▸ Work to do:
Read the data and repeat all of it exactly.

▸ Collected data:
******************************
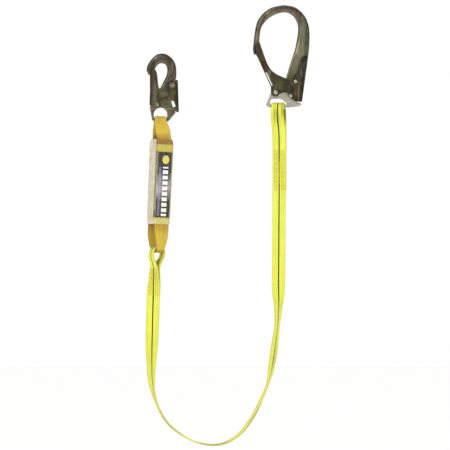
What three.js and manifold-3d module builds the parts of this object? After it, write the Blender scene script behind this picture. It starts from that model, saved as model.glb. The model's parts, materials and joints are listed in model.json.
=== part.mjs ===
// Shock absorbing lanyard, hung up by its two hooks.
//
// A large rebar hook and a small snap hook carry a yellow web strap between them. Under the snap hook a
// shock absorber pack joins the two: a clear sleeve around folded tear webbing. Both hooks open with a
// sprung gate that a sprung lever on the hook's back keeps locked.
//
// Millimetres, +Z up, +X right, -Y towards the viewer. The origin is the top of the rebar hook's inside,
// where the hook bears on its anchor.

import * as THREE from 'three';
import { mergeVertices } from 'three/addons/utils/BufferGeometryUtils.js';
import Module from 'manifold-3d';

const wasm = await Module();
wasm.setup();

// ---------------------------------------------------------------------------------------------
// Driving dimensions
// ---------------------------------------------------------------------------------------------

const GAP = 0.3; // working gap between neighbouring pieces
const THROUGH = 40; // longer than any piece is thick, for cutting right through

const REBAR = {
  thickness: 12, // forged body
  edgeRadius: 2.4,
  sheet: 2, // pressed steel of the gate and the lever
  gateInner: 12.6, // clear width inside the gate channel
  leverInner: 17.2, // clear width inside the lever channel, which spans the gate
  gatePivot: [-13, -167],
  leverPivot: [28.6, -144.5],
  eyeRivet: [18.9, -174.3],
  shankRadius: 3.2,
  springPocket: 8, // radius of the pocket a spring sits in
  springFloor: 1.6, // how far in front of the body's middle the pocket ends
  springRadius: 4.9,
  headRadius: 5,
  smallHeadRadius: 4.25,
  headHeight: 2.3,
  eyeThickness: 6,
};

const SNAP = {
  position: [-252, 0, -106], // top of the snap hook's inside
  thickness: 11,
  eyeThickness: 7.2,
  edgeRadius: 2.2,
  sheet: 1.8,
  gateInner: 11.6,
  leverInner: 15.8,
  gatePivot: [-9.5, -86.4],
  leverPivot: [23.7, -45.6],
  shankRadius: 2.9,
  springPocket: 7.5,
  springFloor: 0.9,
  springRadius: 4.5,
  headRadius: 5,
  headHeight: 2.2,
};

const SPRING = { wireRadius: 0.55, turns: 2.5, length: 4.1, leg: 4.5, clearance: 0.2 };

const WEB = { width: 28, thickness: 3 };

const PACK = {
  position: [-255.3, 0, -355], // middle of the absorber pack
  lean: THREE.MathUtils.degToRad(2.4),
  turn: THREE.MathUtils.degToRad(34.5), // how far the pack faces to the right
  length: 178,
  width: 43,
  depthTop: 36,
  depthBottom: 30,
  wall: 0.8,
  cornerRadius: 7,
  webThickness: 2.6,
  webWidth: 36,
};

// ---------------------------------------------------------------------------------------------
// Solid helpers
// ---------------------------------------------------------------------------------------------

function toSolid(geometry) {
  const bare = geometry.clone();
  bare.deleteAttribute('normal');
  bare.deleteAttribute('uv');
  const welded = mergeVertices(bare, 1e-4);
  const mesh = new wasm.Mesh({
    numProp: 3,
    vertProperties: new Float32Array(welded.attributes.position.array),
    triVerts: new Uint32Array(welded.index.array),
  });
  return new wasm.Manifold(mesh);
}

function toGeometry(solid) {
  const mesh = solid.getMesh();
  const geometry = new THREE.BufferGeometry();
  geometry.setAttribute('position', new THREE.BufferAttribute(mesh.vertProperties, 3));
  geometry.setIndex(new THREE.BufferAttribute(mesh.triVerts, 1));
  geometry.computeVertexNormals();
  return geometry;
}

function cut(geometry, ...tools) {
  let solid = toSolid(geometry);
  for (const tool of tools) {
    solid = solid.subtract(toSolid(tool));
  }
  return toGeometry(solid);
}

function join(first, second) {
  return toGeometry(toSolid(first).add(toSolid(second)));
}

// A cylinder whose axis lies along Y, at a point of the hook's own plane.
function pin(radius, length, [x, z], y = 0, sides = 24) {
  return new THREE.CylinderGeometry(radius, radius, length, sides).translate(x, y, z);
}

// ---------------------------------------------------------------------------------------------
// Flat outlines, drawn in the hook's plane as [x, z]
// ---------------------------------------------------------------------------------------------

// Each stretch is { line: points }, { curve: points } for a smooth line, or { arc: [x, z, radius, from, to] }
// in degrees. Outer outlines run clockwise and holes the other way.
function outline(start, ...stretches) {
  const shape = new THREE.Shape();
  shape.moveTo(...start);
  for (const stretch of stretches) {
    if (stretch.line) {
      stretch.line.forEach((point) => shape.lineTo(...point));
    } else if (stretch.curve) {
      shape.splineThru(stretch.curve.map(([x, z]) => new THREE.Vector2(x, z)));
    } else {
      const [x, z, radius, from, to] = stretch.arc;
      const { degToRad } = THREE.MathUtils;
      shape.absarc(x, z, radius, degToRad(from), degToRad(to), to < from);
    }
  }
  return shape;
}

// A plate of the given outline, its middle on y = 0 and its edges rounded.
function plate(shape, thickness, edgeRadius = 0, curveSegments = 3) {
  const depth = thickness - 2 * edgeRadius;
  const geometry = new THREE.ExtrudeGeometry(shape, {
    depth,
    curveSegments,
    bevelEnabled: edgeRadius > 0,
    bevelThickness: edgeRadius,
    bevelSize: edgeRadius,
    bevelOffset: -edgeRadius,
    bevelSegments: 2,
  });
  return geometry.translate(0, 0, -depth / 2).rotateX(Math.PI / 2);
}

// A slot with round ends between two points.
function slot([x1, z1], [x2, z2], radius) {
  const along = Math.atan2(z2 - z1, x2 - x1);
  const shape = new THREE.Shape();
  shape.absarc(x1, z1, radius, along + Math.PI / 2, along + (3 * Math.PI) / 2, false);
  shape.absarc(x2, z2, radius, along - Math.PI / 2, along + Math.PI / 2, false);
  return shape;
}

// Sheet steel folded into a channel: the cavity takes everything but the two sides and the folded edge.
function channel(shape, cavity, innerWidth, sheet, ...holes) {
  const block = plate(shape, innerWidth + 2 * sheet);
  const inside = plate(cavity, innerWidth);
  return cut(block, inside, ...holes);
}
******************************
▸ Solution for this problem:
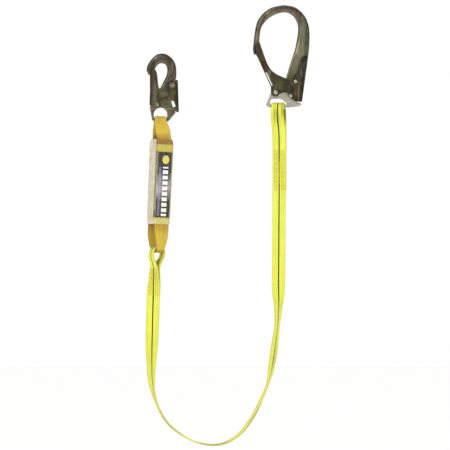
What three.js and manifold-3d module builds the parts of this object? After it, write the Blender scene script behind this picture. It starts from that model, saved as model.glb. The model's parts, materials and joints are listed in model.json.
=== part.mjs ===
// Shock absorbing lanyard, hung up by its two hooks.
//
// A large rebar hook and a small snap hook carry a yellow web strap between them. Under the snap hook a
// shock absorber pack joins the two: a clear sleeve around folded tear webbing. Both hooks open with a
// sprung gate that a sprung lever on the hook's back keeps locked.
//
// Millimetres, +Z up, +X right, -Y towards the viewer. The origin is the top of the rebar hook's inside,
// where the hook bears on its anchor.

import * as THREE from 'three';
import { mergeVertices } from 'three/addons/utils/BufferGeometryUtils.js';
import Module from 'manifold-3d';

const wasm = await Module();
wasm.setup();

// ---------------------------------------------------------------------------------------------
// Driving dimensions
// ---------------------------------------------------------------------------------------------

const GAP = 0.3; // working gap between neighbouring pieces
const THROUGH = 40; // longer than any piece is thick, for cutting right through

const REBAR = {
  thickness: 12, // forged body
  edgeRadius: 2.4,
  sheet: 2, // pressed steel of the gate and the lever
  gateInner: 12.6, // clear width inside the gate channel
  leverInner: 17.2, // clear width inside the lever channel, which spans the gate
  gatePivot: [-13, -167],
  leverPivot: [28.6, -144.5],
  eyeRivet: [18.9, -174.3],
  shankRadius: 3.2,
  springPocket: 8, // radius of the pocket a spring sits in
  springFloor: 1.6, // how far in front of the body's middle the pocket ends
  springRadius: 4.9,
  headRadius: 5,
  smallHeadRadius: 4.25,
  headHeight: 2.3,
  eyeThickness: 6,
};

const SNAP = {
  position: [-252, 0, -106], // top of the snap hook's inside
  thickness: 11,
  eyeThickness: 7.2,
  edgeRadius: 2.2,
  sheet: 1.8,
  gateInner: 11.6,
  leverInner: 15.8,
  gatePivot: [-9.5, -86.4],
  leverPivot: [23.7, -45.6],
  shankRadius: 2.9,
  springPocket: 7.5,
  springFloor: 0.9,
  springRadius: 4.5,
  headRadius: 5,
  headHeight: 2.2,
};

const SPRING = { wireRadius: 0.55, turns: 2.5, length: 4.1, leg: 4.5, clearance: 0.2 };

const WEB = { width: 28, thickness: 3 };

const PACK = {
  position: [-255.3, 0, -355], // middle of the absorber pack
  lean: THREE.MathUtils.degToRad(2.4),
  turn: THREE.MathUtils.degToRad(34.5), // how far the pack faces to the right
  length: 178,
  width: 43,
  depthTop: 36,
  depthBottom: 30,
  wall: 0.8,
  cornerRadius: 7,
  webThickness: 2.6,
  webWidth: 36,
};

// ---------------------------------------------------------------------------------------------
// Solid helpers
// ---------------------------------------------------------------------------------------------

function toSolid(geometry) {
  const bare = geometry.clone();
  bare.deleteAttribute('normal');
  bare.deleteAttribute('uv');
  const welded = mergeVertices(bare, 1e-4);
  const mesh = new wasm.Mesh({
    numProp: 3,
    vertProperties: new Float32Array(welded.attributes.position.array),
    triVerts: new Uint32Array(welded.index.array),
  });
  return new wasm.Manifold(mesh);
}

function toGeometry(solid) {
  const mesh = solid.getMesh();
  const geometry = new THREE.BufferGeometry();
  geometry.setAttribute('position', new THREE.BufferAttribute(mesh.vertProperties, 3));
  geometry.setIndex(new THREE.BufferAttribute(mesh.triVerts, 1));
  geometry.computeVertexNormals();
  return geometry;
}

function cut(geometry, ...tools) {
  let solid = toSolid(geometry);
  for (const tool of tools) {
    solid = solid.subtract(toSolid(tool));
  }
  return toGeometry(solid);
}

function join(first, second) {
  return toGeometry(toSolid(first).add(toSolid(second)));
}

// A cylinder whose axis lies along Y, at a point of the hook's own plane.
function pin(radius, length, [x, z], y = 0, sides = 24) {
  return new THREE.CylinderGeometry(radius, radius, length, sides).translate(x, y, z);
}

// ---------------------------------------------------------------------------------------------
// Flat outlines, drawn in the hook's plane as [x, z]
// ---------------------------------------------------------------------------------------------

// Each stretch is { line: points }, { curve: points } for a smooth line, or { arc: [x, z, radius, from, to] }
// in degrees. Outer outlines run clockwise and holes the other way.
function outline(start, ...stretches) {
  const shape = new THREE.Shape();
  shape.moveTo(...start);
  for (const stretch of stretches) {
    if (stretch.line) {
      stretch.line.forEach((point) => shape.lineTo(...point));
    } else if (stretch.curve) {
      shape.splineThru(stretch.curve.map(([x, z]) => new THREE.Vector2(x, z)));
    } else {
      const [x, z, radius, from, to] = stretch.arc;
      const { degToRad } = THREE.MathUtils;
      shape.absarc(x, z, radius, degToRad(from), degToRad(to), to < from);
    }
  }
  return shape;
}

// A plate of the given outline, its middle on y = 0 and its edges rounded.
function plate(shape, thickness, edgeRadius = 0, curveSegments = 3) {
  const depth = thickness - 2 * edgeRadius;
  const geometry = new THREE.ExtrudeGeometry(shape, {
    depth,
    curveSegments,
    bevelEnabled: edgeRadius > 0,
    bevelThickness: edgeRadius,
    bevelSize: edgeRadius,
    bevelOffset: -edgeRadius,
    bevelSegments: 2,
  });
  return geometry.translate(0, 0, -depth / 2).rotateX(Math.PI / 2);
}

// A slot with round ends between two points.
function slot([x1, z1], [x2, z2], radius) {
  const along = Math.atan2(z2 - z1, x2 - x1);
  const shape = new THREE.Shape();
  shape.absarc(x1, z1, radius, along + Math.PI / 2, along + (3 * Math.PI) / 2, false);
  shape.absarc(x2, z2, radius, along - Math.PI / 2, along + Math.PI / 2, false);
  return shape;
}

// Sheet steel folded into a channel: the cavity takes everything but the two sides and the folded edge.
function channel(shape, cavity, innerWidth, sheet, ...holes) {
  const block = plate(shape, innerWidth + 2 * sheet);
  const inside = plate(cavity, innerWidth);
  return cut(block, inside, ...holes);
}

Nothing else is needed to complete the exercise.